> EXERCISE INSTRUCTIONS
Reproduce exactly the lines from the one containing "whole = Compound([solid" down to the one containing "record = json.load(file)", including both of those lines, and nothing else.

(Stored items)
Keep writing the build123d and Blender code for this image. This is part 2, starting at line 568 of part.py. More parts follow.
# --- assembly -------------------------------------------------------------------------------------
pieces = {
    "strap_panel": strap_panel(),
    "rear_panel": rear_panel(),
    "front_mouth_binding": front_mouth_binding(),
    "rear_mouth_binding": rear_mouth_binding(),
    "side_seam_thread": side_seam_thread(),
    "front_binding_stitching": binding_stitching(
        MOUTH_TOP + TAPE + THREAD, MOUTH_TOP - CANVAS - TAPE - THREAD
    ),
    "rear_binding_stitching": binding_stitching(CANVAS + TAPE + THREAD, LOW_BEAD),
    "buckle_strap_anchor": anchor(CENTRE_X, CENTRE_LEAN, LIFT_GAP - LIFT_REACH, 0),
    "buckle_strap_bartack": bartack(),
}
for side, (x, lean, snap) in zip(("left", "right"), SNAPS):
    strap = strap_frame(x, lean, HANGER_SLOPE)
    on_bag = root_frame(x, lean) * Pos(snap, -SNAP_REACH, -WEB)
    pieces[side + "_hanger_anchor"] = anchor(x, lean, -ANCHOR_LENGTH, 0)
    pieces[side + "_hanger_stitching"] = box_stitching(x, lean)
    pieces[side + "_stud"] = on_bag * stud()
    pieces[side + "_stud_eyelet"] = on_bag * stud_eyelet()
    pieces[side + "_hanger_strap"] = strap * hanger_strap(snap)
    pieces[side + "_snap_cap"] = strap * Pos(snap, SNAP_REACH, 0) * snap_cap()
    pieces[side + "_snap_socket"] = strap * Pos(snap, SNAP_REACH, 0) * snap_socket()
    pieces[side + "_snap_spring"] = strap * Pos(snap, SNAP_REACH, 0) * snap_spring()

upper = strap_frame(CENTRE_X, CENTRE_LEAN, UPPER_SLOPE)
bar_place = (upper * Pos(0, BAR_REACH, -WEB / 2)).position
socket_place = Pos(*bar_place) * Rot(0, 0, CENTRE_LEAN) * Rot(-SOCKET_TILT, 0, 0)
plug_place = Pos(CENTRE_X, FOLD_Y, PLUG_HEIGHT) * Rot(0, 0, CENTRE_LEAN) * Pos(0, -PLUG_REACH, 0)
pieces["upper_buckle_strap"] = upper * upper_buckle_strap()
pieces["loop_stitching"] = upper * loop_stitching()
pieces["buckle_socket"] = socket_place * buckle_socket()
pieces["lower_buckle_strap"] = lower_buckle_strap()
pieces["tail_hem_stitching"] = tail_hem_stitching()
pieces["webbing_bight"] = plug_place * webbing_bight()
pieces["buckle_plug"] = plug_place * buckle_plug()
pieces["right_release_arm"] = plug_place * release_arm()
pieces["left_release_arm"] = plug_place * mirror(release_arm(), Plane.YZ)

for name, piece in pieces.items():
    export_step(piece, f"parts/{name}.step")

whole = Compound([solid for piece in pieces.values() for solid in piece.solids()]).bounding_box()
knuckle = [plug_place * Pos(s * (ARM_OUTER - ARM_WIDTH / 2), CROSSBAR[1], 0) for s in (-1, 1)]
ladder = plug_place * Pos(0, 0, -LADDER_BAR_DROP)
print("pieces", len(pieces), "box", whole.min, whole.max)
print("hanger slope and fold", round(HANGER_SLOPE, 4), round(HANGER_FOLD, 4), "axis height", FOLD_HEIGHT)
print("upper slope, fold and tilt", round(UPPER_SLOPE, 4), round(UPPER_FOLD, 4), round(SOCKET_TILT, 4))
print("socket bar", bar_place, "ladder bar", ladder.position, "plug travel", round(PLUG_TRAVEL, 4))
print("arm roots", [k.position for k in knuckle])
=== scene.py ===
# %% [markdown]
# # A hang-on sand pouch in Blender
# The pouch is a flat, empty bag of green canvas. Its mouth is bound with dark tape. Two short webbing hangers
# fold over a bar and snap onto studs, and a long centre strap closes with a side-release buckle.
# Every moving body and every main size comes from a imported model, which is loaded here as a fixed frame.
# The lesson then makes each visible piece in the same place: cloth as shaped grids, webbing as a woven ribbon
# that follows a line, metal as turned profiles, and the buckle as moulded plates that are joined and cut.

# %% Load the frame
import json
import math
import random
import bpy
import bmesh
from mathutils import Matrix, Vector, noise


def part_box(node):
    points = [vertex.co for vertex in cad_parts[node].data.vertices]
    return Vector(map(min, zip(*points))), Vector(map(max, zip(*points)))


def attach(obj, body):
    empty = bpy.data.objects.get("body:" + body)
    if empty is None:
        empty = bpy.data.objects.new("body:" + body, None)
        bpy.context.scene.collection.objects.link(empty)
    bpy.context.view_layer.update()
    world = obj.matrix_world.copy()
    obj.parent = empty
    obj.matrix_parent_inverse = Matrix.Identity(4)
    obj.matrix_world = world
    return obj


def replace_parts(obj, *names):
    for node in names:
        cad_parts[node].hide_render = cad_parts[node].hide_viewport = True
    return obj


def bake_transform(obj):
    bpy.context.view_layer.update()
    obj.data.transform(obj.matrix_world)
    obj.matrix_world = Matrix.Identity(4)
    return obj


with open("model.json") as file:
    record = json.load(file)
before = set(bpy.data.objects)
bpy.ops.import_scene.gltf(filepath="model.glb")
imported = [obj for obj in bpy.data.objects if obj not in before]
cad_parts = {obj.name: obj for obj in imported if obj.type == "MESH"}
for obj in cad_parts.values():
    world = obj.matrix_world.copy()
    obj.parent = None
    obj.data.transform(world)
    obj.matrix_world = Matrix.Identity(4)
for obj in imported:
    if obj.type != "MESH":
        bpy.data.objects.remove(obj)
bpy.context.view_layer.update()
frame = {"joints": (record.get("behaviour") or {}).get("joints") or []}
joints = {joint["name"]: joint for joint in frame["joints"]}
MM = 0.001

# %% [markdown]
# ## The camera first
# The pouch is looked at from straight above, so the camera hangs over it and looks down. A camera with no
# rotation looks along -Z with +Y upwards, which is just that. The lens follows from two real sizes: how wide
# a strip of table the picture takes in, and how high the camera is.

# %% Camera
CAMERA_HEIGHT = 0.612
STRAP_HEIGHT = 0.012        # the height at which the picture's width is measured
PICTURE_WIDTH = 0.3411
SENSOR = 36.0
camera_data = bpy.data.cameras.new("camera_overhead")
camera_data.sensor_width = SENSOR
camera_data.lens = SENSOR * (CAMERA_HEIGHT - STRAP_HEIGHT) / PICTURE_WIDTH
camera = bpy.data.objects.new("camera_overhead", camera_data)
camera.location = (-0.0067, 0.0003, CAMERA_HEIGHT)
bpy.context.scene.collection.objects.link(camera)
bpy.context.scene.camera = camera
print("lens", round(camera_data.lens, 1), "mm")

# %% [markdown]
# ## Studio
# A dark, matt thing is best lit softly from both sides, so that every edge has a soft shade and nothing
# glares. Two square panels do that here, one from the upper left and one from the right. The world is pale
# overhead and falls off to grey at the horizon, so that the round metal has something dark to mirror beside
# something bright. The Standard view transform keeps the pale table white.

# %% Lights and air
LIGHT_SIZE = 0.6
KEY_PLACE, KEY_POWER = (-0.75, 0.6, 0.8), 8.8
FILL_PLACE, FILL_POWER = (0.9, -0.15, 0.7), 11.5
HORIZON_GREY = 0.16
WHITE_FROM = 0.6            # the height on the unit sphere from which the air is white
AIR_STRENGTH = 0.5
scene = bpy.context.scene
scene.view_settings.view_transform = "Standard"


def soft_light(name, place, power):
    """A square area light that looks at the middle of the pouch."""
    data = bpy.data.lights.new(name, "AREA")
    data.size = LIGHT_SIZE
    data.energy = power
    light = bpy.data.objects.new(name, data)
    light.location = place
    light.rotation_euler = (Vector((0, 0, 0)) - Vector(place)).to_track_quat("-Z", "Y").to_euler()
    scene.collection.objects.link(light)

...

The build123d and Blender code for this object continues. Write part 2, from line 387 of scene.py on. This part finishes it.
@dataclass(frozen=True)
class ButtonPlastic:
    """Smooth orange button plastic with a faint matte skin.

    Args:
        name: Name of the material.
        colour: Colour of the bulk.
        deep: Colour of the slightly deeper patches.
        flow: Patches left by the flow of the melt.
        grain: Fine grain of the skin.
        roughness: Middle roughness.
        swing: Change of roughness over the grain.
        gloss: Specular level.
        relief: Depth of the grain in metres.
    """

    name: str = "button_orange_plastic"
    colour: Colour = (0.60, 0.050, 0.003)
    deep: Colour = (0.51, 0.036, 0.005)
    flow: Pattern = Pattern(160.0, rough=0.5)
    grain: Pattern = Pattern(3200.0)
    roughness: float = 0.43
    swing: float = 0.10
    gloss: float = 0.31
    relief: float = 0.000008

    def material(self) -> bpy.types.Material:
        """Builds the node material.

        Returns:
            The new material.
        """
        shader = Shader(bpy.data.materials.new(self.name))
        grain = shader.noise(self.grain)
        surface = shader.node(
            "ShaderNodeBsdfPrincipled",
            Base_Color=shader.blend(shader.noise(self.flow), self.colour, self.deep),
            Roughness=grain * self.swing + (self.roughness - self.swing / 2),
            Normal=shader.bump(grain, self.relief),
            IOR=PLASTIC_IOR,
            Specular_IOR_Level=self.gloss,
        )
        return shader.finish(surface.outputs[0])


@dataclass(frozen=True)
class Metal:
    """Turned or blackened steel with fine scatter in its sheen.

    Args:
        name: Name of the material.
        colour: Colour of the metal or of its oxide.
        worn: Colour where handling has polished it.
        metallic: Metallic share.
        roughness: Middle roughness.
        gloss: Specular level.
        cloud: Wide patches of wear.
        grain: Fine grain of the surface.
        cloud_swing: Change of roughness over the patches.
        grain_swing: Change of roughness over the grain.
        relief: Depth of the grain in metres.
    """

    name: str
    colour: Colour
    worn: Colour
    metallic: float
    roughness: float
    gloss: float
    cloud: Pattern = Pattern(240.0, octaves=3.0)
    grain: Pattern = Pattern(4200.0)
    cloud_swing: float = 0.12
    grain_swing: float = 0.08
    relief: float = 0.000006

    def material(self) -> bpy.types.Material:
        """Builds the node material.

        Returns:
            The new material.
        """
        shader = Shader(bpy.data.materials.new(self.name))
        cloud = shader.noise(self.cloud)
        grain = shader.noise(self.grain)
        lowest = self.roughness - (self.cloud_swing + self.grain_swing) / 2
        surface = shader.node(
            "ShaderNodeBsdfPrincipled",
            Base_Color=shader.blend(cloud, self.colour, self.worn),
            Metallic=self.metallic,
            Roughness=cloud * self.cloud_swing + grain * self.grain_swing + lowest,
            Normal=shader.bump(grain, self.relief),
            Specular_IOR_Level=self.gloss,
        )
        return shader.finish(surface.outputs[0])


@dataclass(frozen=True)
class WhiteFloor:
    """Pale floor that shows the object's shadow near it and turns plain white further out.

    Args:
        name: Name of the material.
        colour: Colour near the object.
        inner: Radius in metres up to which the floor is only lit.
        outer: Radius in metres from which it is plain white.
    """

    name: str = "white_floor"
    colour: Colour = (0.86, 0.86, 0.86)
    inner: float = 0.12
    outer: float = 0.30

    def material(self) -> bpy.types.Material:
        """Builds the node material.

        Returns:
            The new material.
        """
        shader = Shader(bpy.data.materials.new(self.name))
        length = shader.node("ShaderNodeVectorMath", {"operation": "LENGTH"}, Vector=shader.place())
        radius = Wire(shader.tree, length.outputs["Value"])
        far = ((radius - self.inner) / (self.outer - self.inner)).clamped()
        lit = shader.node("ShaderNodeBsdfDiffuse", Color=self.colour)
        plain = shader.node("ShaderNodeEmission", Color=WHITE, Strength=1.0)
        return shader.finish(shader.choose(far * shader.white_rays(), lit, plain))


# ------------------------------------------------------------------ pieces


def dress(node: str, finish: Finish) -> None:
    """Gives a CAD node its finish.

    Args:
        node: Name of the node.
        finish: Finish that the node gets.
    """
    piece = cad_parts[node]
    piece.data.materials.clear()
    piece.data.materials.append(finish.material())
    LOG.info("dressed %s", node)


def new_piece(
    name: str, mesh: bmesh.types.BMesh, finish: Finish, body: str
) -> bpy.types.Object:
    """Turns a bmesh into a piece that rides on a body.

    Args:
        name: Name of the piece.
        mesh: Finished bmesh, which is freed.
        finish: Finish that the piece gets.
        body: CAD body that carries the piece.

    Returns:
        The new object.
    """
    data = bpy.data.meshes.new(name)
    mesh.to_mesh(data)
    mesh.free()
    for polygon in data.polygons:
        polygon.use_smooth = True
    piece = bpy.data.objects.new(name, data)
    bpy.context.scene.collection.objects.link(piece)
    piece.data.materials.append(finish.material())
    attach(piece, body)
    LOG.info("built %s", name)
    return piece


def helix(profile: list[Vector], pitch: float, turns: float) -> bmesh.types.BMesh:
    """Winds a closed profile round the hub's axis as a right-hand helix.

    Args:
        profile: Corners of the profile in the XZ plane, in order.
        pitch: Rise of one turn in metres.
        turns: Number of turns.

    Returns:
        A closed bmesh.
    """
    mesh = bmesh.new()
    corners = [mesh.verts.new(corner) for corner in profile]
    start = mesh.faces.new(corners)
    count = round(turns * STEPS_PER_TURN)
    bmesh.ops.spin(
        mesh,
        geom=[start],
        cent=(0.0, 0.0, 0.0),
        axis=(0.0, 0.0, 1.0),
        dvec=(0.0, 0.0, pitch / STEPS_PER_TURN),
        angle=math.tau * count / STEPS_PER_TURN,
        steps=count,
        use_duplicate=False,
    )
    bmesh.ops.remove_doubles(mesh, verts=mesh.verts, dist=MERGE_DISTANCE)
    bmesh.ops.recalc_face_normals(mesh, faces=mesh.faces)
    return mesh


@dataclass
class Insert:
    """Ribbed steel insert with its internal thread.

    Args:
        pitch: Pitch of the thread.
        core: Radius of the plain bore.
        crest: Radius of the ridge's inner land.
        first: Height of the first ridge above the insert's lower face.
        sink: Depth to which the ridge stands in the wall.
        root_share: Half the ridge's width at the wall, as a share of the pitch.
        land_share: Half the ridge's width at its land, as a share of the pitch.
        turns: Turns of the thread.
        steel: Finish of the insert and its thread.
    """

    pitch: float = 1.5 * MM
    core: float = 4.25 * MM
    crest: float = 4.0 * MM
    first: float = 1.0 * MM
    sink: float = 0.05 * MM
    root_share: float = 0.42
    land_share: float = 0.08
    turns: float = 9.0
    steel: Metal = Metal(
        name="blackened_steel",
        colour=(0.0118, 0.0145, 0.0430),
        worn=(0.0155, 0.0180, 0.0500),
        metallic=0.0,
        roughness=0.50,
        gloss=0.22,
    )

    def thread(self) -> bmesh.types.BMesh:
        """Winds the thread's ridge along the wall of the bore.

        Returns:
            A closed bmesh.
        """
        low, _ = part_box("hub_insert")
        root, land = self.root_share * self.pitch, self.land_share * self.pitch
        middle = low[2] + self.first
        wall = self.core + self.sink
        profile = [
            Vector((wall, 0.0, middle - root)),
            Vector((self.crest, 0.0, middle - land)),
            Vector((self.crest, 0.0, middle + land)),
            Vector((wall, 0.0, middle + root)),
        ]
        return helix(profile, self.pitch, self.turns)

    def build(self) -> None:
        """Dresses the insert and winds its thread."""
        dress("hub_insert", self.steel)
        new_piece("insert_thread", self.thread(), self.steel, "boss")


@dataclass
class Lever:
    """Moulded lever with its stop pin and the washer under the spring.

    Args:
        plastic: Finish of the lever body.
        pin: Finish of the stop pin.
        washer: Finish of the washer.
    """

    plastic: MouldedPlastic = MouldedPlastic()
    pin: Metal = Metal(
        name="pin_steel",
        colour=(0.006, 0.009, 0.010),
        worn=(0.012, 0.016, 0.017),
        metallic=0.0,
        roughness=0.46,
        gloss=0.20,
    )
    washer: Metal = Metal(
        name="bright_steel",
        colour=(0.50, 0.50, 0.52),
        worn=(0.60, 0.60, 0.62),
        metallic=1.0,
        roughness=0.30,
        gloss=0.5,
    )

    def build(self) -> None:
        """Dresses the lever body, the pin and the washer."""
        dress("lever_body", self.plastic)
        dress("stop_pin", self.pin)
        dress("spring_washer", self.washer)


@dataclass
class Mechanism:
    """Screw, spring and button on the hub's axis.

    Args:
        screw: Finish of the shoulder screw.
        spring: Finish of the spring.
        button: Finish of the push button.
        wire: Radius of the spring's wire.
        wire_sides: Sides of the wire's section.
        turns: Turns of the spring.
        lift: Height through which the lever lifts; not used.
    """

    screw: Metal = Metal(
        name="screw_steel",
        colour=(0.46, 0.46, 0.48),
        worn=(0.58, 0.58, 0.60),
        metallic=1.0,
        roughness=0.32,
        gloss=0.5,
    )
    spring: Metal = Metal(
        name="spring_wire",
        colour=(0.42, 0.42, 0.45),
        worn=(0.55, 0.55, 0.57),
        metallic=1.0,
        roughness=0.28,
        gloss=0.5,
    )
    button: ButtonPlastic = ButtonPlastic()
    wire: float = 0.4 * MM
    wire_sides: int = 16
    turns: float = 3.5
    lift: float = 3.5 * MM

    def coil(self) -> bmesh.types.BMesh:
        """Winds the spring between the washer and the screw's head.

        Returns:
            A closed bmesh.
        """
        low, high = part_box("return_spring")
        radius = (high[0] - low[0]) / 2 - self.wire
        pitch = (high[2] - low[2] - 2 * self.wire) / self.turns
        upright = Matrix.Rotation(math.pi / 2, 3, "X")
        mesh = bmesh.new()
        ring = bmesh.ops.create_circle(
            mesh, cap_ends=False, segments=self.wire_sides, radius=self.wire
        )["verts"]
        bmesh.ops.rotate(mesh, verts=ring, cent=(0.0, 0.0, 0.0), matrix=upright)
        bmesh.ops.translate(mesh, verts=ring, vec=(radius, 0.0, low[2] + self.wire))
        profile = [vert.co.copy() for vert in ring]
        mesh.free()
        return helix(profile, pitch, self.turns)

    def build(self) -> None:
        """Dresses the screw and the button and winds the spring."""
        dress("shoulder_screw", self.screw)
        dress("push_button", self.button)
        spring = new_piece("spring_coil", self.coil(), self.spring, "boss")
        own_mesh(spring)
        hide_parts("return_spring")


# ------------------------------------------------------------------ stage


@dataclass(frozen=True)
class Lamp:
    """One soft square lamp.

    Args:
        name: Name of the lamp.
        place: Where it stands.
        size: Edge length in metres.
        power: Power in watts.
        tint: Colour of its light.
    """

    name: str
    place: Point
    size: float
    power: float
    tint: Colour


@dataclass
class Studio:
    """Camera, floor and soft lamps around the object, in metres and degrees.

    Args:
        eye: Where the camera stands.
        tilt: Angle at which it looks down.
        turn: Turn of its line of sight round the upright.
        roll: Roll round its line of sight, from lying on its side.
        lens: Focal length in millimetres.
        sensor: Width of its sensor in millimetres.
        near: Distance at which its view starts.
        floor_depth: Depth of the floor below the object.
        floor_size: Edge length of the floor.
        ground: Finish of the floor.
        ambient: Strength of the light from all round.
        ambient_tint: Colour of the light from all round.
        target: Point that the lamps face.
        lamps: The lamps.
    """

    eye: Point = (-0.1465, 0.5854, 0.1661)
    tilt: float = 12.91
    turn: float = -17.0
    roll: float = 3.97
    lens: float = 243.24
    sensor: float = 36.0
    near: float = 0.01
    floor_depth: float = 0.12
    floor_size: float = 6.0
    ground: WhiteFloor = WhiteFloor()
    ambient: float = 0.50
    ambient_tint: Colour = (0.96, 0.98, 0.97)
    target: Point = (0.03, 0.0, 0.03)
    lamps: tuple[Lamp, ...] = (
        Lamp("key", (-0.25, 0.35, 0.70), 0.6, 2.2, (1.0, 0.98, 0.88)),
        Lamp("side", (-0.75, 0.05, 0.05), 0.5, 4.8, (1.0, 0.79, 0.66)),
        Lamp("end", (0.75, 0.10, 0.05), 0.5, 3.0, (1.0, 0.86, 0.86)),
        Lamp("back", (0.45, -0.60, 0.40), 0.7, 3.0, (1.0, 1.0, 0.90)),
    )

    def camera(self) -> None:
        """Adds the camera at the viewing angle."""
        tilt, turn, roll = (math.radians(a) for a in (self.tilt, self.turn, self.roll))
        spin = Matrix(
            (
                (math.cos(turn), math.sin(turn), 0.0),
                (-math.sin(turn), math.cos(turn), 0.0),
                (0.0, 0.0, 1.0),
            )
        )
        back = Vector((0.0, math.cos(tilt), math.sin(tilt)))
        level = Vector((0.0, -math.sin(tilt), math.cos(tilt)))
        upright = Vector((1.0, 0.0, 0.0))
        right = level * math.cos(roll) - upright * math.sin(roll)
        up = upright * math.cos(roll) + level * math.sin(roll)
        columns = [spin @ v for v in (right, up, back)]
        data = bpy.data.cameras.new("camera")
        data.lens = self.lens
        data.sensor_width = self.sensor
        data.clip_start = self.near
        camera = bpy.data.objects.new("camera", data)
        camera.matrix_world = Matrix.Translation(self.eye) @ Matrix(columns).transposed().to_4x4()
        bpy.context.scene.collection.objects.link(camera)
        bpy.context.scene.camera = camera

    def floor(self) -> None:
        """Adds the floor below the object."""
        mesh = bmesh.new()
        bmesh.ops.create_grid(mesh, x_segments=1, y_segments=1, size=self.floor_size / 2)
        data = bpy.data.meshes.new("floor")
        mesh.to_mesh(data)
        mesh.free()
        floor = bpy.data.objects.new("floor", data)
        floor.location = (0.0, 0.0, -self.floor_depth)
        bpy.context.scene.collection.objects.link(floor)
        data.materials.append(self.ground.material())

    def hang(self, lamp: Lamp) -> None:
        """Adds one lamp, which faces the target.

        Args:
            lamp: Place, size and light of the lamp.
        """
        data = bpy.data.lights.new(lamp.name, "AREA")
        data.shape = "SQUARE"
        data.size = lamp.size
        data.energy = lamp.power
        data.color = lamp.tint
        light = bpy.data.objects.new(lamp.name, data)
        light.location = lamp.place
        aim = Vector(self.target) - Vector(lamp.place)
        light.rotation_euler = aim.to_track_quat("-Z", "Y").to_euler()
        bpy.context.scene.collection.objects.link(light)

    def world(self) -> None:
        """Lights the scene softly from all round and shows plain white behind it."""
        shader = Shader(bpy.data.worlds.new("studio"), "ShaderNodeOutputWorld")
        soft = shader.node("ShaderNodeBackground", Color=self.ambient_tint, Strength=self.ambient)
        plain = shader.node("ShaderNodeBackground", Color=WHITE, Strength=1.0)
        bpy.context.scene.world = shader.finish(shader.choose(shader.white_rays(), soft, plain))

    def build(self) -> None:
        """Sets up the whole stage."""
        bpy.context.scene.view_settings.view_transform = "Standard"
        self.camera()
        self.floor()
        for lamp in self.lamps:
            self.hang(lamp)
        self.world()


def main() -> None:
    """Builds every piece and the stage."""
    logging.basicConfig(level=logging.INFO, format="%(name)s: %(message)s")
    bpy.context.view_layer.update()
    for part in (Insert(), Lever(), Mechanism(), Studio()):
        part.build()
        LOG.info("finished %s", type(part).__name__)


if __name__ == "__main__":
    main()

> ANSWER
whole = Compound([solid for piece in pieces.values() for solid in piece.solids()]).bounding_box()
knuckle = [plug_place * Pos(s * (ARM_OUTER - ARM_WIDTH / 2), CROSSBAR[1], 0) for s in (-1, 1)]
ladder = plug_place * Pos(0, 0, -LADDER_BAR_DROP)
print("pieces", len(pieces), "box", whole.min, whole.max)
print("hanger slope and fold", round(HANGER_SLOPE, 4), round(HANGER_FOLD, 4), "axis height", FOLD_HEIGHT)
print("upper slope, fold and tilt", round(UPPER_SLOPE, 4), round(UPPER_FOLD, 4), round(SOCKET_TILT, 4))
print("socket bar", bar_place, "ladder bar", ladder.position, "plug travel", round(PLUG_TRAVEL, 4))
print("arm roots", [k.position for k in knuckle])
=== scene.py ===
# %% [markdown]
# # A hang-on sand pouch in Blender
# The pouch is a flat, empty bag of green canvas. Its mouth is bound with dark tape. Two short webbing hangers
# fold over a bar and snap onto studs, and a long centre strap closes with a side-release buckle.
# Every moving body and every main size comes from a imported model, which is loaded here as a fixed frame.
# The lesson then makes each visible piece in the same place: cloth as shaped grids, webbing as a woven ribbon
# that follows a line, metal as turned profiles, and the buckle as moulded plates that are joined and cut.

# %% Load the frame
import json
import math
import random
import bpy
import bmesh
from mathutils import Matrix, Vector, noise


def part_box(node):
    points = [vertex.co for vertex in cad_parts[node].data.vertices]
    return Vector(map(min, zip(*points))), Vector(map(max, zip(*points)))


def attach(obj, body):
    empty = bpy.data.objects.get("body:" + body)
    if empty is None:
        empty = bpy.data.objects.new("body:" + body, None)
        bpy.context.scene.collection.objects.link(empty)
    bpy.context.view_layer.update()
    world = obj.matrix_world.copy()
    obj.parent = empty
    obj.matrix_parent_inverse = Matrix.Identity(4)
    obj.matrix_world = world
    return obj


def replace_parts(obj, *names):
    for node in names:
        cad_parts[node].hide_render = cad_parts[node].hide_viewport = True
    return obj


def bake_transform(obj):
    bpy.context.view_layer.update()
    obj.data.transform(obj.matrix_world)
    obj.matrix_world = Matrix.Identity(4)
    return obj


with open("model.json") as file:
    record = json.load(file)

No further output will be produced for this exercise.